Given instruction =>
Gather every line below where "code" appears.
[Start Records for this task]
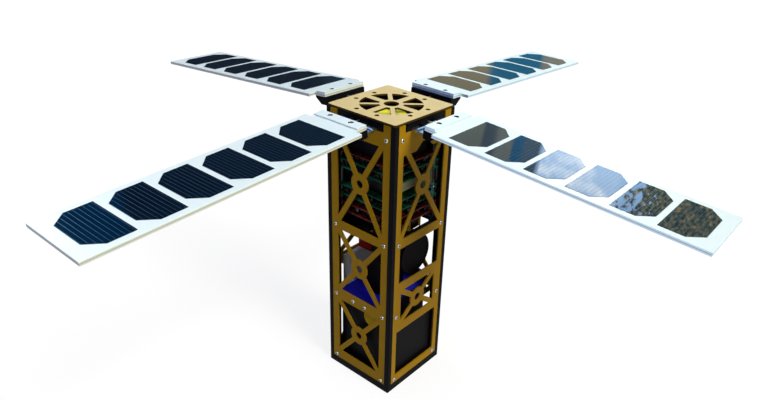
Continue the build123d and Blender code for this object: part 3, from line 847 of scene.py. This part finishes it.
def seen_not_lit(material):
    """1 for rays that show the stage, straight, mirrored or through glass; 0 for light's rays."""
    path = add_node(material, "LightPath")
    seen = path.outputs["Is Camera Ray"]
    for other in ("Is Glossy Ray", "Is Transmission Ray"):
        seen = add_node(material, "Math", {0: seen, 1: path.outputs[other]},
                        operation="MAXIMUM").outputs[0]
    return seen


def stage_piece(name, bm, material):
    """A piece of the stage, which is no part of the satellite."""
    mesh = bpy.data.meshes.new(name)
    bm.to_mesh(mesh)
    bm.free()
    mesh.materials.append(material)
    piece = bpy.data.objects.new(name, mesh)
    bpy.context.scene.collection.objects.link(piece)
    return piece


def share_of_turn(direction):
    """Where a direction from +X, in degrees, lies on the round gradient."""
    return 0.5 + direction / 360


def band(directions):
    """Middle and half width of the band between two directions, as a comparison takes them."""
    first, last = (share_of_turn(d) for d in directions)
    return {1: (first + last) / 2, 2: (last - first) / 2}


def along_wall(stops):
    """Stops of the painted part of the wall, from directions in degrees to shares of its length."""
    length = WALL_TO - WALL_FROM
    return [((direction - WALL_FROM) / length, colour) for direction, colour in stops]


class SATELLITE_OT_stage(bpy.types.Operator):
    """Make the floor, the lights and the camera"""
    bl_idname = "satellite.stage"
    bl_label = "Stage"

    def execute(self, context):
        self.add_camera(context)
        self.add_floor(context)
        self.add_surroundings(context)
        self.add_lights(context)
        context.scene.view_settings.view_transform = "Standard"
        return {"FINISHED"}

    def add_camera(self, context):
        """The camera, turned from the level by its roll."""
        azimuth, elevation, roll = (math.radians(a) for a in
                                    (CAMERA_AZIMUTH, CAMERA_ELEVATION, CAMERA_ROLL))
        back = Vector((math.sin(azimuth) * math.cos(elevation),
                       -math.cos(azimuth) * math.cos(elevation), math.sin(elevation)))
        right = (-back).cross(Vector((0, 0, 1))).normalized()
        up = back.cross(right)
        level = Matrix((right, up, back)).transposed().to_4x4()
        camera = bpy.data.cameras.new("camera")
        camera.sensor_width = SENSOR
        camera.sensor_fit = "HORIZONTAL"
        camera.lens = FOCAL_PIXELS / IMAGE_SIZE[0] * SENSOR
        camera.shift_x = (IMAGE_SIZE[0] / 2 - PRINCIPAL_POINT[0]) / IMAGE_SIZE[0]
        camera.shift_y = (PRINCIPAL_POINT[1] - IMAGE_SIZE[1] / 2) / IMAGE_SIZE[0]
        camera.clip_start = CLIP_START
        holder = bpy.data.objects.new("camera", camera)
        eye = (Vector(CAMERA_TARGET) + back * CAMERA_DISTANCE) * MM
        holder.matrix_world = Matrix.Translation(eye) @ level @ Matrix.Rotation(roll, 4, "Z")
        context.scene.collection.objects.link(holder)
        context.scene.camera = holder

    def add_floor(self, context):
        """A white floor that keeps the satellite's shadow."""
        bm = bmesh.new()
        bmesh.ops.create_circle(bm, cap_ends=True, segments=STAGE_SEGMENTS, radius=FLOOR_R,
                                matrix=Matrix.Translation((0, 0, -FLOOR_GAP)))
        material, shader = start_material("matt_white_floor", Roughness=0.9)
        shader.inputs["Base Color"].default_value = opaque(linear("#707070"))
        lift = add_node(material, "Math", {0: seen_not_lit(material), 1: FLOOR_LIFT},
                        operation="MULTIPLY").outputs[0]
        link(material, lift, shader.inputs["Emission Strength"])
        shader.inputs["Emission Color"].default_value = (1, 1, 1, 1)
        stage_piece("floor", bm, material)

    def add_surroundings(self, context):
        """A far dark wall that only glossy surfaces see, with sky, a building and trees on it."""
        bm = bmesh.new()
        bmesh.ops.create_circle(bm, segments=STAGE_SEGMENTS, radius=WALL_R)
        raised = bmesh.ops.extrude_edge_only(bm, edges=bm.edges[:])
        top = [g for g in raised["geom"] if isinstance(g, bmesh.types.BMVert)]
        bmesh.ops.translate(bm, vec=(0, 0, WALL_TOP), verts=top)
        material, shader = start_material("outdoor_surroundings", Roughness=1.0,
                                          Specular_IOR_Level=0.0)
        shader.inputs["Base Color"].default_value = (0, 0, 0, 1)
        where = add_node(material, "TexCoord").outputs["Object"]
        around = add_node(material, "TexGradient", {0: where}, gradient_type="RADIAL").outputs[1]
        painted = add_node(material, "MapRange", {0: around, 1: share_of_turn(WALL_FROM),
                                                  2: share_of_turn(WALL_TO)}).outputs[0]
        height = add_node(material, "SeparateXYZ", {0: where}).outputs[2]
        upper = add_node(material, "Math", {0: height, 1: WALL_SPLIT},
                         operation="GREATER_THAN").outputs[0]
        high_part = add_node(material, "ValToRGB", {0: painted})
        set_stops(high_part.color_ramp, along_wall(UPPER_WALL))
        sky = self.add_clouds(material, where, around, high_part.outputs[0])
        sky = self.add_trees(material, where, around, sky)
        low_part = add_node(material, "ValToRGB", {0: painted})
        set_stops(low_part.color_ramp, along_wall(LOWER_WALL))
        colour = add_node(material, "Mix", {0: upper, 6: low_part.outputs[0], 7: sky},
                          data_type="RGBA").outputs[2]
        glow = add_node(material, "MapRange", {0: upper, 3: LOWER_GLOW, 4: UPPER_GLOW}).outputs[0]
        link(material, colour, shader.inputs["Emission Color"])
        link(material, glow, shader.inputs["Emission Strength"])
        wall = stage_piece("surroundings", bm, material)
        wall.visible_camera = wall.visible_diffuse = wall.visible_transmission = False
        wall.visible_shadow = wall.visible_volume_scatter = False

    def add_clouds(self, material, where, around, sky):
        """Soft white clouds over the open sky."""
        puffs = add_node(material, "TexNoise", {"Vector": where, "Scale": CLOUD_SCALE,
                                                "Detail": 5.0}).outputs[0]
        thick = add_node(material, "MapRange", {0: puffs, 1: CLOUD_EDGE[0], 2: CLOUD_EDGE[1],
                                                4: CLOUD_COVER}).outputs[0]
        open_sky = add_node(material, "Math", {0: around, **band(CLOUDS)}, operation="COMPARE")
        amount = add_node(material, "Math", {0: open_sky.outputs[0], 1: thick},
                          operation="MULTIPLY").outputs[0]
        return add_node(material, "Mix", {0: amount, 6: sky, 7: linear("#DCE3E4")},
                        data_type="RGBA").outputs[2]

    def add_trees(self, material, where, around, sky):
        """Sunlit trees with ragged edges in front of the sky."""
        ragged = add_node(material, "TexNoise", {"Vector": where, "Scale": BRANCH_SCALE,
                                                 "Detail": 6.0}).outputs[0]
        edge = add_node(material, "MapRange", {0: ragged, 1: BRANCH_NOISE[0], 2: BRANCH_NOISE[1],
                                               3: -BRANCH_REACH, 4: BRANCH_REACH}).outputs[0]
        shifted = add_node(material, "Math", {0: around, 1: edge}, operation="ADD").outputs[0]
        tree = add_node(material, "Math", {0: shifted, **band(TREES)},
                        operation="COMPARE").outputs[0]
        leaves = add_node(material, "TexNoise", {"Vector": where, "Scale": LEAF_SCALE,
                                                 "Detail": 7.0, "Roughness": 0.65}).outputs[0]
        foliage = add_node(material, "ValToRGB", {0: leaves})
        set_stops(foliage.color_ramp, FOLIAGE)
        return add_node(material, "Mix", {0: tree, 6: sky, 7: foliage.outputs[0]},
                        data_type="RGBA").outputs[2]

    def add_lights(self, context):
        """A white world that lights weakly, a broad sun and a bluish fill from the sky."""
        world = bpy.data.worlds.new("world")
        context.scene.world = world
        world.use_nodes = True
        background = world.node_tree.nodes["Background"]
        background.inputs["Color"].default_value = (1, 1, 1, 1)
        strength = add_node(world, "MapRange", {0: seen_not_lit(world), 3: WORLD_LIGHT, 4: 1.0})
        link(world, strength.outputs[0], background.inputs["Strength"])
        for lamp in LAMPS:
            self.add_sun(context, *lamp)

    def add_sun(self, context, name, toward, strength, spread, hex_colour):
        """A broad distant lamp; toward points from the satellite to the lamp."""
        lamp = bpy.data.lights.new(name, "SUN")
        lamp.energy = strength
        lamp.angle = math.radians(spread)
        lamp.color = linear(hex_colour)
        holder = bpy.data.objects.new(name, lamp)
        holder.rotation_euler = Vector(toward).to_track_quat("Z", "Y").to_euler()
        context.scene.collection.objects.link(holder)


OPERATORS = (SATELLITE_OT_metalwork, SATELLITE_OT_boards, SATELLITE_OT_panels, SATELLITE_OT_hinges,
             SATELLITE_OT_screws, SATELLITE_OT_camera, SATELLITE_OT_stage)


class SATELLITE_PT_sidebar(bpy.types.Panel):
    """Lists the steps that dress the satellite"""
    bl_idname = "SATELLITE_PT_sidebar"
    bl_label = "Satellite"
    bl_space_type = "VIEW_3D"
    bl_region_type = "UI"
    bl_category = "Satellite"

    def draw(self, context):
        for operator in OPERATORS:
            self.layout.operator(operator.bl_idname)
        for group in (context.scene.satellite_finish, context.scene.satellite_sizes):
            for name in group.bl_rna.properties.keys():
                if name not in ("rna_type", "name"):
                    self.layout.prop(group, name)


CLASSES = (SatelliteFinish, SatelliteSizes, *OPERATORS, SATELLITE_PT_sidebar)


def register():
    """Make the satellite's settings and steps known to Blender."""
    for cls in CLASSES:
        bpy.utils.register_class(cls)
    bpy.types.Scene.satellite_finish = bpy.props.PointerProperty(type=SatelliteFinish)
    bpy.types.Scene.satellite_sizes = bpy.props.PointerProperty(type=SatelliteSizes)


def unregister():
    """Take them away again."""
    del bpy.types.Scene.satellite_sizes
    del bpy.types.Scene.satellite_finish
    for cls in reversed(CLASSES):
        bpy.utils.unregister_class(cls)


def main():
    """Dress the satellite step by step."""
    register()
    bpy.ops.satellite.metalwork()
    bpy.ops.satellite.boards()
    bpy.ops.satellite.panels()
    bpy.ops.satellite.hinges()
    bpy.ops.satellite.screws()
    bpy.ops.satellite.camera()
    bpy.ops.satellite.stage()


if __name__ == "__main__":
    main()
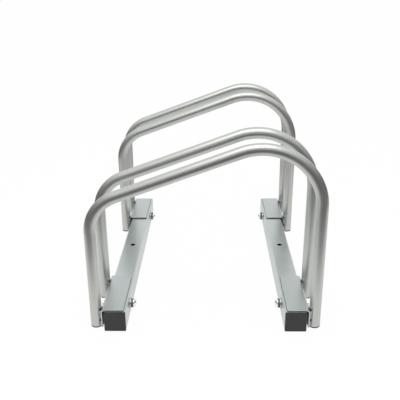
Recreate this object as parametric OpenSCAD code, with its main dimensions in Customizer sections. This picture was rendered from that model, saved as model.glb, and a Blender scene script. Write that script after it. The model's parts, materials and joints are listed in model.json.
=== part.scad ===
// Floor rack for two bicycles: four bent tube hoops on two square base rails.
// Millimetres. X runs across the hoops, Y along the rails, Z up from the floor.
// The origin is on the floor, in the middle of the rack.

/* [Base rails] */
// Length of each square rail, without its end plugs
rail_length = 422; // [380:2:560]
// Side of the square rail
rail_size = 30; // [26:1:36]
// Wall of the square rail
rail_wall = 1.5; // [1:0.1:2.5]
// Outside corner radius of the square rail
rail_corner_r = 1.8; // [1.5:0.1:4]
// Hole through the top and bottom of each rail for a floor anchor
anchor_hole_d = 8; // [6:0.5:12]

/* [Hoops] */
// Width over the outsides of both legs
hoop_width = 320; // [300:2:380]
// Height of the highest point above the floor
hoop_height = 266; // [250:1:320]
// Outside diameter of the hoop tube
tube_d = 16; // [14:0.5:20]
// Wall of the hoop tube
tube_wall = 1.2; // [0.8:0.1:2]
// Slope of the top bar in degrees, falling towards the low side
bar_slope = 20; // [14:1:24]
// Bend radius on the low side, at the tube's centre line
low_bend_r = 54; // [45:1:64]
// Bend radius on the high side, at the tube's centre line
high_bend_r = 80; // [66:1:88]
// Clear gap between the two hoops of a pair, where a wheel stands
wheel_slot = 62; // [50:1:75]

/* [Foot plugs] */
// Height of the foot plugs above the floor
foot_lift = 2; // [0:0.5:5]
// Thickness of the plug's cap under the tube
foot_cap_h = 2; // [1.2:0.1:4]
// Rounding of the cap's lower edge
foot_cap_round = 1; // [0.4:0.1:1.1]
// Length of the plug's stem inside the tube
foot_stem_h = 14; // [10:1:20]
// Clearance between the plug's ribs and the tube's bore
foot_fit = 0.1; // [0.05:0.05:0.3]

/* [Brackets] */
// Thickness of the bracket sheet
sheet_t = 2; // [1.5:0.1:3]
// Outside radius of the bracket's bend
sheet_bend_r = 4; // [3.2:0.1:6]
// Length of sheet beyond the hoop leg at each end of a bracket
sheet_overhang = 2; // [1:0.5:6]
// Distance from the bracket's end to the rail's end
bracket_inset = 1.5; // [0:0.5:8]
// Distance from the bracket's inner edge to the rail's inner face
sheet_setback = 3; // [1:0.5:8]
// Height of the flange's lower edge above the floor
flange_lift = 4.5; // [2:0.5:7]
// Gap between the flange and the rail's outer face
flange_gap = 2.5; // [0.5:0.5:5]

/* [Weld beads] */
// Radius of a bead in the groove between a leg and a flange
bead_r = 2.8; // [2:0.1:3.4]
// Length of the upper bead on each side of a leg
bead_top_len = 11; // [7:0.5:13]
// Length of the lower bead on each side of a leg
bead_low_len = 7; // [4:0.5:8]
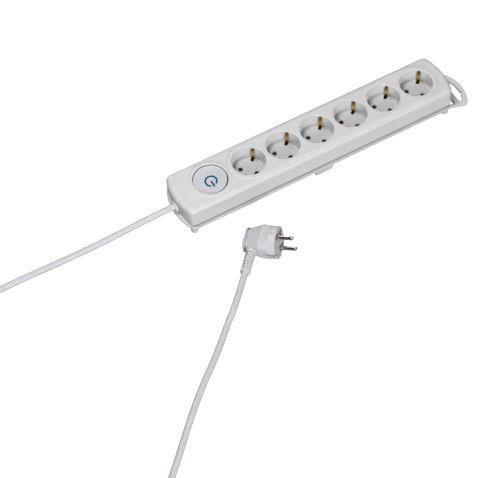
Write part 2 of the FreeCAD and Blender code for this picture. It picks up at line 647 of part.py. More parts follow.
[End Records for this task]
Task solution =>
Continue the build123d and Blender code for this object: part 3, from line 847 of scene.py. This part finishes it.
Recreate this object as parametric OpenSCAD code, with its main dimensions in Customizer sections. This picture was rendered from that model, saved as model.glb, and a Blender scene script. Write that script after it. The model's parts, materials and joints are listed in model.json.
Write part 2 of the FreeCAD and Blender code for this picture. It picks up at line 647 of part.py. More parts follow.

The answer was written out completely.